# getting married secretly.



## flytothesky (Feb 3, 2010)

hi! 

My girlfriend's parents rejected us being together with the reasons that my family is very close to my girl, and that I have influenced her in a 'wrong' way by introducing her to the Catholic faith though my girl's mother is a Catholic herself. Worse, her mother said I am not fit just because I am skinny. We are both currently in our final year at college doing professional accountancy papers. she's 22 and I am 23. The mother is planning to use black magic to separate us and involved the relatives to break us apart. We are planning to get married so that her family cant do anything. Can the parents sue us if they found out we have secret marriage? Can they ask the court to declare the marriage is void? Advice pls. Thank you.

David.


----------



## momof6girls (Jan 11, 2010)

ok you are adults... and last time i looked there is nothing against the law about marriage...

now with that said if they are paying for her college well they could cut her off... or take her for money paid if they had a contract of any kind for her getting money from the family...

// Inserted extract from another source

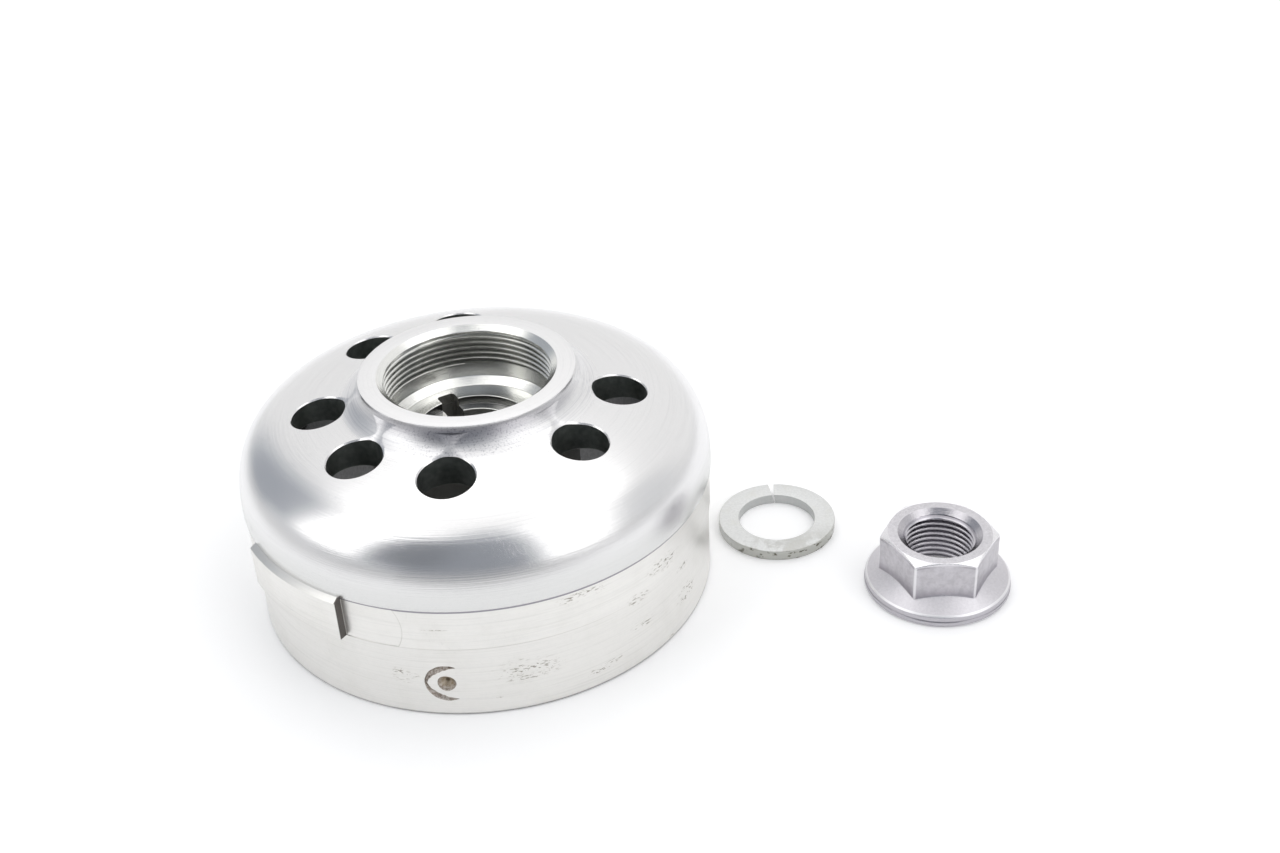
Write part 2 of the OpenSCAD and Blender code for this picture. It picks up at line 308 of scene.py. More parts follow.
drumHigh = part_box("rotor_shell")[1]
collarTop, shoulder = drumHigh.z / mm, drumHigh.x / mm
rim = shoulder - 0.6  # the shoulder stands out over the rim by this much
thread = mounts["puller_thread"]
seat = mounts["washer_seat"]["pos_m"][2] / mm
drum = dict(
    columns=480,
    rim=rim, band=rim + 0.3, shoulder=shoulder,          # outer radii
    bandFoot=12.9, stepRise=0.3, seam=20.6, foot=21.65,  # heights on the wall
    dome=(24.2, collarTop - 4.5), slope=8.3,             # where the dome ends, at the vents
    lead=0.527, drop=0.797,                              # fullness of the dome's curve
    collar=17.45, hollow=5.0, lip=0.4, collarEdge=0.12,
    crest=thread["dims"]["r_mm"], pitch=1.0,
    threadTop=collarTop - 0.85, threadFoot=thread["pos_m"][2] / mm - 2.8,
    mouth=14.5, relief=14.1, seat=seat, edgeHeight=1.1, edgeWidth=1.5,
    counterbore=9.2, ledge=seat - 1.5, taperTop=7.45, taperFoot=10.13,
    hub=17.0, web=30.2, bore=33.5, step=32.3, stepHeight=28.0,
    grooveDepth=0.8, groove=(2.0, 3.6), edge=0.5,
)
tooth = dict(start=-158.0, end=-126.3, height=1.6, top=20.0, ends=(0.0, 0.05, 0.2, 0.45))
vents = dict(middle=-139.8, steps=(0, 38, 90.5, 129, -38, -90.5, -129), radius=4.4,
             sink=35.3, edge=0.2, under=0.25)
mark = dict(angle=-103.1, height=6.35, point=1.45, outer=3.44, thin=0.46, wide=1.12, gap=62.0)
patch = dict(angle=-121.2, height=16.5, radius=6.4, depth=0.06)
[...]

doing this behind families back could cause a riff (but sounds like one there any way).... and even though you are married they can still try to break yous up....

if your in love and looking to marry for all the right reasons go for it... if your doing it just to prove something to family then wait, or they win... do it because you love each other and want to be together for ever... do it when your ready...


----------



## prestonspinay (Mar 5, 2010)

No there isn't anything her parents can except resent you for marrying their daughter. So good luck!


----------



## Kagonu (Mar 5, 2010)

It sounds like her mother is a skitz. She's just crazy. If I were you, I'd have a huge wedding and invite them to it. Or if you want, don't invite her.

My mom's mother tried to bribe my mom not to marry my dad, saying that she'd pay for her to go to college. My mom told her to shove it. It's really up to you. 

Living without support from your girlfriends parents could have long term complications. Is she willing to live without her family if they reject her? What about future children, living without grandparents? This crazy mother-in-law might even try to take the children from you. And the constant bombardment of negative emotions could do a huge deal on your relationship.

If it feels right, go ahead. If the cons outweigh the pros, look at the situation from a new perspective. You might need a new angle on things.


----------